Beneficiaries include Norml, the National Organization for the Reform of Marijuana Laws, which advocates legalization. Web traffic and donations, sometimes in $4.20 increments, have surged, according to Norml.

Attorney General Eric H. Holder Jr. suggested that federal law enforcement resources would not be used to pursue legitimate medical marijuana users and outlets in California and a dozen other states that allow medical use of the drug.

“The balancing act this year is trying to get our most active, most vocal supporters to be more realistic in their expectations in what the Obama administration is going to do,” said Allen F. St. Pierre, executive director of Norml.

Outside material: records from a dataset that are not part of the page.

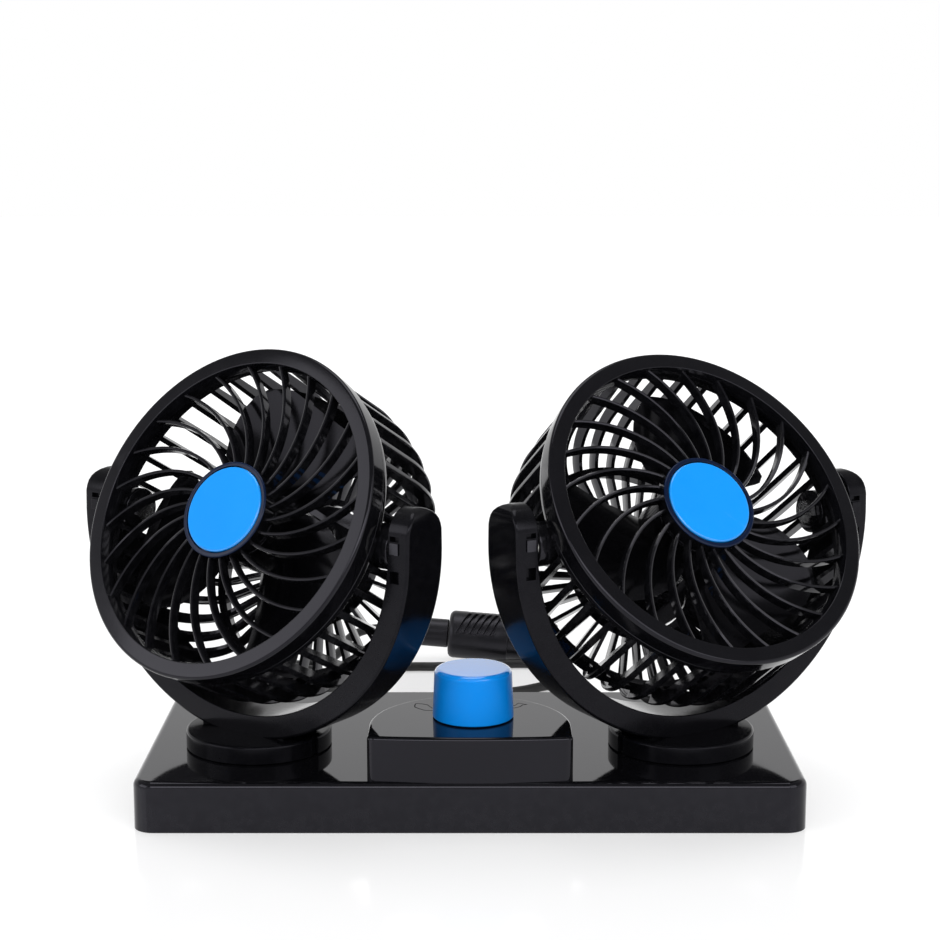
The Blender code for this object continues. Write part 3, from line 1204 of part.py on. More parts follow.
def build_all():
    for item in list(bpy.data.objects):
        bpy.data.objects.remove(item, do_unlink=True)
    materials = {
        "shell": make_material("black_gloss_plastic", (0.012, 0.012, 0.014), 0.18),
        "blade": make_material("black_blade_plastic", (0.016, 0.016, 0.018), 0.3),
        "matt": make_material("black_matt_plastic", (0.02, 0.02, 0.02), 0.6),
        "blue": make_material("blue_plastic", (0.02, 0.3, 0.9), 0.3),
        "steel": make_material("steel", (0.55, 0.55, 0.57), 0.35, 1.0),
        "nylon": make_material("white_nylon", (0.8, 0.8, 0.78), 0.5),
        "board": make_material("green_board", (0.02, 0.2, 0.06), 0.5),
        "foam": make_material("grey_foam", (0.08, 0.08, 0.08), 0.95),
        "cord": make_material("black_cord", (0.015, 0.015, 0.015), 0.5),
        "glass": make_material("fuse_glass", (0.8, 0.85, 0.85), 0.1),
    }
    build_base_cover(materials["shell"])
    build_base_plate(materials["matt"])
    build_pad(materials["foam"])
    build_plate_screws(materials["steel"])
    knob_axis = build_switch(materials["matt"], materials["board"], materials["steel"])
    build_knob(knob_axis, materials["blue"])
    for side in SIDES:
        build_head(side, materials)
    build_bush(materials["cord"])
    build_cord(materials["cord"])
    build_plug(materials["matt"], materials["cord"], materials["steel"], materials["glass"])


build_all()
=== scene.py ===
import math

import bmesh
import bpy
from mathutils import Matrix, Vector


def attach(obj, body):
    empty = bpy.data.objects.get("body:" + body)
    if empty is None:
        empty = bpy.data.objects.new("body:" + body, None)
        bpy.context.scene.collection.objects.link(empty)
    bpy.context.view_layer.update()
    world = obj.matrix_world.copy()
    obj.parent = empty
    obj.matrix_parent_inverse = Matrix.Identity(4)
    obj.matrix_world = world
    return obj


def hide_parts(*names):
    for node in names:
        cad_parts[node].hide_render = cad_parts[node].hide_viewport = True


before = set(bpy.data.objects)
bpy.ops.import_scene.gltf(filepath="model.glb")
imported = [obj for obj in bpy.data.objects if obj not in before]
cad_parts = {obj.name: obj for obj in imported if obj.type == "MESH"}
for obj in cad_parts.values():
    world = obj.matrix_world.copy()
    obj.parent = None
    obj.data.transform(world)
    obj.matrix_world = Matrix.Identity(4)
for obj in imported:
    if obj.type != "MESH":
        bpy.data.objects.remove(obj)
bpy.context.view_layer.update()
print("frame loaded,", len(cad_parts), "nodes")

# Everything is in metres, +Z up, with the front of the fan facing -Y.
# The heads are built in their own axes: "back" runs behind the front plane of the ring.

fullTurn = 2 * math.pi
origin = Matrix.Identity(4)

cameraView = dict(
    place=(0, -0.6298, 0.2145), pitchDown=9.91, lens=75.8, sensor=36, near=0.01, far=20)

headPose = dict(
    left=dict(sign=-1, swivel=math.radians(-35.1), tilt=math.radians(28.6), spin=math.radians(88),
        ribStart=math.radians(11.2)),
    right=dict(sign=1, swivel=math.radians(29.2), tilt=math.radians(37.7), spin=math.radians(72),
        ribStart=math.radians(1.2)))
stand = dict(
    swivelX=0.0685, swivelY=-0.0104, deck=0.016, pivotHeight=0.088, pivotBack=0.0163, gap=0.0003)
gap = stand["gap"]
pivotRise = stand["pivotHeight"] - stand["deck"]


def addObject(name, data):
    thing = bpy.data.objects.new(name, data)
    bpy.context.scene.collection.objects.link(thing)
    return thing


def setCamera(view):
    data = bpy.data.cameras.new("productCamera")
    data.lens, data.sensor_width = view["lens"], view["sensor"]
    data.clip_start, data.clip_end = view["near"], view["far"]
    camera = addObject("productCamera", data)
    camera.location = view["place"]
    camera.rotation_euler = (math.radians(90 - view["pitchDown"]), 0, 0)
    bpy.context.scene.camera = camera


setCamera(cameraView)
print("camera set")


def yokePlace(side):
    pose = headPose[side]
    spot = Vector((pose["sign"] * stand["swivelX"], stand["swivelY"], stand["deck"]))
    return Matrix.Translation(spot) @ Matrix.Rotation(pose["swivel"], 4, "Z")


def headPlace(side):
    lean = Matrix.Rotation(-headPose[side]["tilt"], 4, "X")
    return (yokePlace(side) @ Matrix.Translation((0, 0, pivotRise)) @ lean
            @ Matrix.Translation((0, -stand["pivotBack"], 0)))


def rotorPlace(side):
    return headPlace(side) @ Matrix.Rotation(-headPose[side]["spin"], 4, "Y")


# Mesh helpers

def aroundY(back, radius, angle):
    return Vector((radius * math.cos(angle), back, radius * math.sin(angle)))


def aroundZ(height, radius, angle):
    return Vector((radius * math.cos(angle), radius * math.sin(angle), height))


def aroundX(along, radius, angle):
    return Vector((along, radius * math.cos(angle), radius * math.sin(angle)))


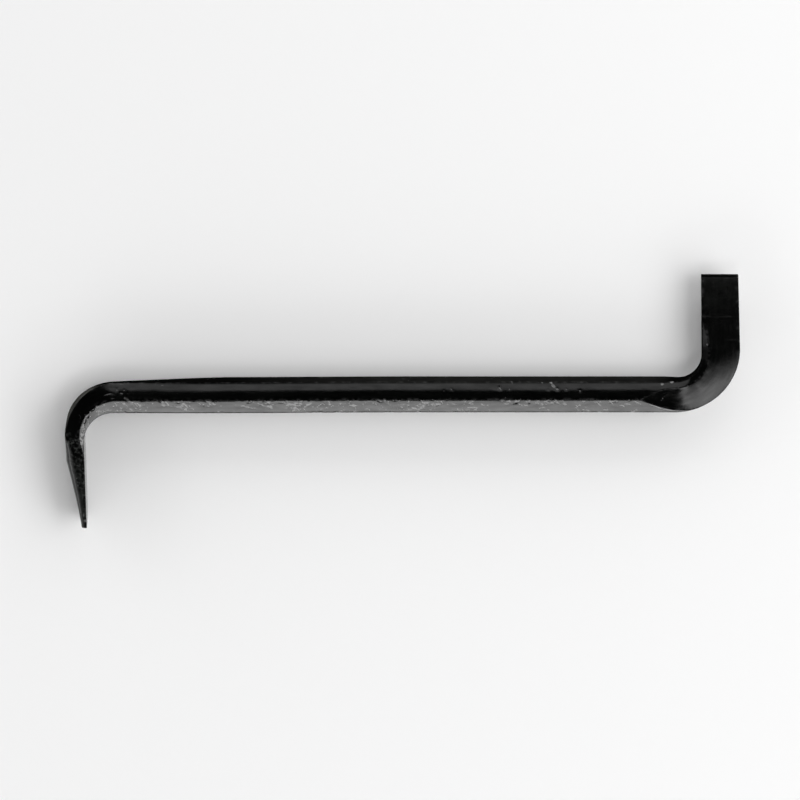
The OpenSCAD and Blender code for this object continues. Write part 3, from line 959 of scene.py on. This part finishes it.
def steel_skin(graph, worn, streaks, forged_at):
    """The height of the fine skin, which is coarser on the forging and cut by the flecks."""
    skin = graph.times(graph.cloud(3.5, 4), 0.6)
    skin = graph.plus(skin, graph.times(streaks, 0.12))
    skin = graph.plus(skin, graph.times(graph.times(graph.cloud(1.3, 3), forged_at), 1.5))
    return graph.math("SUBTRACT", skin, graph.times(worn, 0.8))


def black_steel():
    """Oiled black forging: deep black with scuffs, knocked edges and bare flecks."""
    graph = Graph("black_steel")
    shader = graph.shader
    shader.inputs["IOR"].default_value = OIL_IOR
    worn, scuff = bare_flecks(graph), scuffing(graph)
    streaks = graph.patchy(3.0, 3, 0.35, 0.7, rough=0.6, stretch=14)
    dull_at, forged_at = graph.painted("dull"), graph.painted("forged")

    colour = steel_colour(graph, worn, scuff, streaks, dull_at)
    rough_at = steel_roughness(graph, worn, scuff, streaks, forged_at)
    graph.link(colour, shader.inputs["Base Color"])
    graph.link(graph.times(worn, 0.7), shader.inputs["Metallic"])
    graph.link(rough_at, shader.inputs["Roughness"])
    graph.link(oil_gloss(graph, dull_at), shader.inputs["Specular IOR Level"])
    bump = graph.add("ShaderNodeBump", {"Strength": BUMP_STRENGTH, "Distance": BUMP_DISTANCE})
    graph.link(steel_skin(graph, worn, streaks, forged_at), bump.inputs["Height"])
    graph.link(bump.outputs["Normal"], shader.inputs["Normal"])
    return graph.material


piece.data.materials.append(black_steel())
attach(piece, "root")
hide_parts("driver")

# ------------------------------------------------------ floor, lights, camera
FLOOR_HALF = 3.0
FLOOR_COLOUR = (0.95, 0.95, 0.95, 1)
WORLD_STRENGTH = 0.012
bar_axis = Vector((0, AXIS_Y * MM, AXIS_Z * MM))


def make_floor():
    half = FLOOR_HALF
    corners = [(-half, -half, 0), (half, -half, 0), (half, half, 0), (-half, half, 0)]
    mesh = bpy.data.meshes.new("floor")
    mesh.from_pydata(corners, [], [(0, 1, 2, 3)])
    floor = bpy.data.objects.new("floor", mesh)
    bpy.context.scene.collection.objects.link(floor)
    material = bpy.data.materials.new("pale_floor")
    material.use_nodes = True
    shader = material.node_tree.nodes["Principled BSDF"]
    shader.inputs["Base Color"].default_value = FLOOR_COLOUR
    shader.inputs["Roughness"].default_value = 1.0
    shader.inputs["Specular IOR Level"].default_value = 0.0
    mesh.materials.append(material)
    return floor


def soft_panel(name, bearing, elevation, distance, width, height, radiance):
    """A soft panel that faces the tool. Bearing 0 stands on the -Y side and 90 on the +X side."""
    lamp = bpy.data.lights.new(name, "AREA")
    lamp.shape = "RECTANGLE"
    lamp.size, lamp.size_y = width, height
    lamp.energy = radiance * math.pi * width * height
    holder = bpy.data.objects.new(name, lamp)
    turn, lift = math.radians(bearing), math.radians(elevation)
    out = Vector((
        math.sin(turn) * math.cos(lift),
        -math.cos(turn) * math.cos(lift),
        math.sin(lift),
    ))
    holder.location = bar_axis + out * distance
    holder.rotation_mode = "QUATERNION"
    holder.rotation_quaternion = out.to_track_quat("Z", "Y")
    holder.visible_camera = False
    bpy.context.scene.collection.objects.link(holder)
    return holder


# Name, bearing and elevation in degrees, distance, width, height, radiance
PANELS = (
    ("key_panel", 25, 13, 0.9, 2.14, 0.37, 3.35),
    ("side_panel", 63, 28, 0.9, 0.42, 0.3, 3.0),
    ("right_panel", 103, 40, 0.9, 0.8, 0.7, 2.85),
    ("back_panel", 178, 16, 0.9, 2.2, 0.4, 2.9),
    ("left_panel", -108, 14, 0.9, 1.0, 0.34, 2.8),
    ("front_panel", -30, 12, 0.9, 0.6, 0.4, 2.6),
    ("dim_panel", -61, 33, 0.9, 0.28, 0.4, 0.3),
)
FILL_PANEL = ("fill_panel", 180, 34.8, 0.6, 0.44, 0.26, 0.95)
FILL_X = 0.04
# Beside the cross blade, one above the other: name, elevation, height, radiance
RIM_PANELS = (
    ("rim_panel", 12.5, 0.16, 2.1),
    ("rim_panel_2", 32, 0.12, 0.42),
    ("rim_panel_3", 49, 0.11, 0.15),
)
RIM_BEARING, RIM_DISTANCE, RIM_WIDTH = -56, 0.42, 0.26
RIM_PLACE = Vector((-0.058, -0.012, 0))
# Facing straight down from the -Y side, for the level bend and the run-out, and dimmer in
# steps towards +Y: start and end in y, start and end in x, radiance
TOP_PANELS = (
    (-0.2975, -0.185, 0.03, 0.142, 2.8), (-0.185, -0.14, 0.03, 0.157, 2.8),
    (-0.14, -0.12, 0.03, 0.157, 1.5), (-0.12, -0.1, 0.03, 0.157, 0.7),
    (-0.1, -0.09, 0.03, 0.157, 0.12), (-0.155, -0.13, 0.157, 0.235, 2.5),
    (-0.13, -0.08, 0.157, 0.28, 2.4), (-0.12, -0.09, 0.12, 0.157, 1.8),
)
TOP_HEIGHT = 0.5

make_floor()
for panel in PANELS:
    soft_panel(*panel)
fill_panel = soft_panel(*FILL_PANEL)
fill_panel.location.x = FILL_X
for name, elevation, height, radiance in RIM_PANELS:
    rim_panel = soft_panel(name, RIM_BEARING, elevation, RIM_DISTANCE, RIM_WIDTH, height, radiance)
    rim_panel.location += RIM_PLACE
for number, (near, far, left_end, right_end, radiance) in enumerate(TOP_PANELS):
    width, height = right_end - left_end, far - near
    top_panel = soft_panel(f"top_panel_{number}", 0, 90, TOP_HEIGHT, width, height, radiance)
    top_panel.location = Vector(((left_end + right_end) / 2, (near + far) / 2, TOP_HEIGHT))

world = bpy.data.worlds.new("studio")
world.use_nodes = True
world.node_tree.nodes["Background"].inputs["Color"].default_value = (1, 1, 1, 1)
world.node_tree.nodes["Background"].inputs["Strength"].default_value = WORLD_STRENGTH
bpy.context.scene.world = world

CAMERA_TILT = 18.0       # degrees that the camera looks from the level blade's side
FRAME_WIDTH = 0.1399     # what the picture shows from side to side, in metres
AIM_ACROSS, AIM_DOWN = -0.00038, 0.00099    # from the middle of the bar's axis, in the frame
LENS = 400.0
SENSOR = 36.0
camera_data = bpy.data.cameras.new("camera")
camera_data.lens = LENS
camera_data.sensor_width = SENSOR
camera_data.clip_start, camera_data.clip_end = 0.1, 20
camera = bpy.data.objects.new("camera", camera_data)
bpy.context.scene.collection.objects.link(camera)
tilt = math.radians(CAMERA_TILT)
back = Vector((0, math.sin(tilt), math.cos(tilt)))
up = Vector((0, math.cos(tilt), -math.sin(tilt)))
right = up.cross(back)
aim = bar_axis + Vector((AIM_ACROSS, 0, 0)) - up * AIM_DOWN
eye = aim + back * (FRAME_WIDTH * LENS / SENSOR)
camera.matrix_world = Matrix((
    (right.x, up.x, back.x, eye.x),
    (right.y, up.y, back.y, eye.y),
    (right.z, up.z, back.z, eye.z),
    (0, 0, 0, 1),
))
bpy.context.scene.camera = camera
bpy.context.scene.view_settings.view_transform = "Standard"
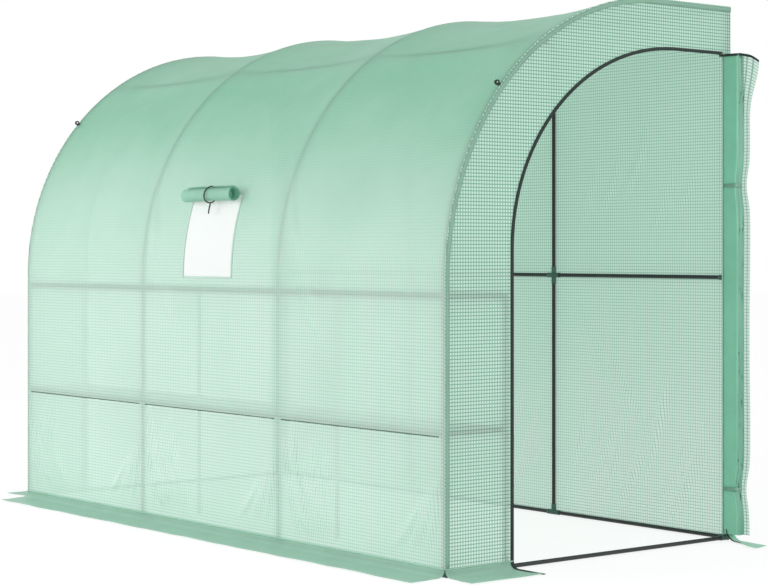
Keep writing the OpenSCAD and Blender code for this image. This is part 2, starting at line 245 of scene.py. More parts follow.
def coated_mesh(name, low, high, thread, through, rise, thread_width=0.0034, thread_share=0.9,
                press=None):
    # Coated PE scrim: milky film that passes light, with threads every half inch
    # that are darker and less clear. The film's colour goes from low to high over
    # the lengths in rise; this is painted light and shade, paler low down where the
    # floor lights it and deeper green higher up where less light falls. Its
    # clearness goes from one value of through to the other. Where press names a
    # wire behind it, the film clings and clears.
    m, t, out = material(name)
    uv = node(t, "UVMap", {"uv_map": "threads"}).outputs[0]
    split = node(t, "SeparateXYZ", Vector=uv)
    lines = []
    half = thread_width / PITCH / 2
    soft = 0.35 * half
    for axis in (0, 1):
        near = split.outputs[axis]
        for step, value in (("MULTIPLY", 1 / PITCH), ("FRACT", 0.0), ("SUBTRACT", 0.5), ("ABSOLUTE", 0.0)):
            near = node(t, "Math", {"operation": step}, i0=near, i1=value).outputs[0]
        line = node(t, "MapRange", {"interpolation_type": "SMOOTHSTEP"},
                    Value=near, i1=half - soft, i2=half + soft, i3=1.0, i4=0.0)
        lines.append(line.outputs[0])
    weave = node(t, "Math", {"operation": "MAXIMUM"}, i0=lines[0], i1=lines[1]).outputs[0]
    place = node(t, "TexCoord").outputs["Object"]
    cloud = node(t, "TexNoise", Vector=place, Scale=per_metre(455), Detail=3.0, Roughness=0.55)
    climb = node(t, "MapRange", {"interpolation_type": "SMOOTHSTEP"},
                 Value=split.outputs[1], i1=rise[0], i2=rise[1]).outputs[0]
    drift = node(t, "MapRange", Value=cloud.outputs["Fac"], i1=0.3, i2=0.7, i3=-0.09, i4=0.09)
    # Painted light and shade: the film's colour goes from pale low down to deeper green higher up, with
    # random cloud added.
    deep = node(t, "Math", {"operation": "ADD", "use_clamp": True}, i0=climb, i1=drift.outputs[0])
    milky_with_painted_shade = node(t, "Mix", {"data_type": "RGBA"}, i0=deep.outputs[0], i6=linear(low), i7=linear(high))
    fade = node(t, "MapRange", Value=climb, i3=thread_share, i4=thread_share * rise[2])
    shade = node(t, "Math", {"operation": "MULTIPLY"}, i0=weave, i1=fade.outputs[0])
    colour = node(t, "Mix", {"data_type": "RGBA"}, i0=shade.outputs[0],
                  i6=milky_with_painted_shade.outputs[2], i7=linear(thread))
    bump = node(t, "Bump", Height=weave, Strength=0.5, Distance=0.0004)
    face = node(t, "BsdfPrincipled", Base_Color=colour.outputs[2], Roughness=0.34,
                IOR=1.45, Normal=bump.outputs[0])
    glow = node(t, "BsdfTranslucent", Color=colour.outputs[2], Normal=bump.outputs[0])
    body = node(t, "MixShader", Fac=0.40, i1=face.outputs[0], i2=glow.outputs[0])
    clear = node(t, "BsdfTransparent", Color=linear("#E6F8F0"))
    open_film = node(t, "MapRange", Value=climb, i3=through[0], i4=through[1]).outputs[0]
    block = node(t, "MapRange", Value=weave, i3=1.0, i4=0.3).outputs[0]
    see = node(t, "Math", {"operation": "MULTIPLY"}, i0=open_film, i1=block).outputs[0]
    if press:
        level, thick, first, bay_w, stop = press
        off = node(t, "Math", {"operation": "SUBTRACT"}, i0=split.outputs[1], i1=level)
        off = node(t, "Math", {"operation": "ABSOLUTE"}, i0=off.outputs[0])
        band = node(t, "MapRange", Value=off.outputs[0], i1=0.4 * thick, i2=0.8 * thick, i3=0.8, i4=0.0)
        bay = split.outputs[0]
        for step, value in (("SUBTRACT", first), ("MODULO", bay_w), ("SUBTRACT", bay_w / 2),
                            ("ABSOLUTE", 0.0), ("LESS_THAN", bay_w / 2 - stop)):
            bay = node(t, "Math", {"operation": step}, i0=bay, i1=value).outputs[0]
        band = node(t, "Math", {"operation": "MULTIPLY"}, i0=band.outputs[0], i1=bay)
        see = node(t, "Math", {"operation": "MAXIMUM"}, i0=see, i1=band.outputs[0]).outputs[0]
    mix = node(t, "MixShader", Fac=see, i1=body.outputs[0], i2=clear.outputs[0])
    t.links.new(mix.outputs[0], out.inputs[0])
    return m


low_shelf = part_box("shelf_low")
shelf_level = (low_shelf[0][2] + low_shelf[1][2]) / 2 - hem_z
rim_gap = low_shelf[0][0] - hoop_x[0]
# The front sheet's colour runs from pale at the foot to deep green over the roof, and the end sheets' a
# little paler low down: painted light and shade.
front_film = coated_mesh("coated_mesh_front_painted_shade", "#E8FAF2", "#8AC8A9", "#B2DAC8", (0.12, 0.03),
                         (0.75, 1.95, 0.35), 0.0038, 0.85,
                         (shelf_level, 0.005, hoop_x[0], hoop_x[1] - hoop_x[0], rim_gap))
end_film = coated_mesh("coated_mesh_end", "#E8FBF3", "#E0F8ED", "#83B4A0", (0.20, 0.12),
                       (0.2, 1.9, 1.0), 0.0036, 1.0)

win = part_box("window_net")
win_x = (win[0][0], win[1][0])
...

For marijuana fans, perhaps the biggest indicator of changing attitudes is how widespread the observance of April 20 has become, including its use in marketing campaigns for movie openings like “Harold & Kumar Escape from Guantánamo Bay,” “Super High Me” and “Half Baked."

April 20 dates to a ritual begun in the early 1970s, in which a group of Northern California teenagers smoked every day at 4:20 p.m. Word of the ritual spread and expanded to a yearly event in various places. “420” became code for smoking and using it as a sign-off on fliers for concerts where it would be plentiful.

Several colleges have urged students to just say "no" to April 20 events. At the University of Colorado, Boulder, administrators sent an e-mail message this month pleading with students not to “participate in unlawful activity that debases the reputation of your university and degree.”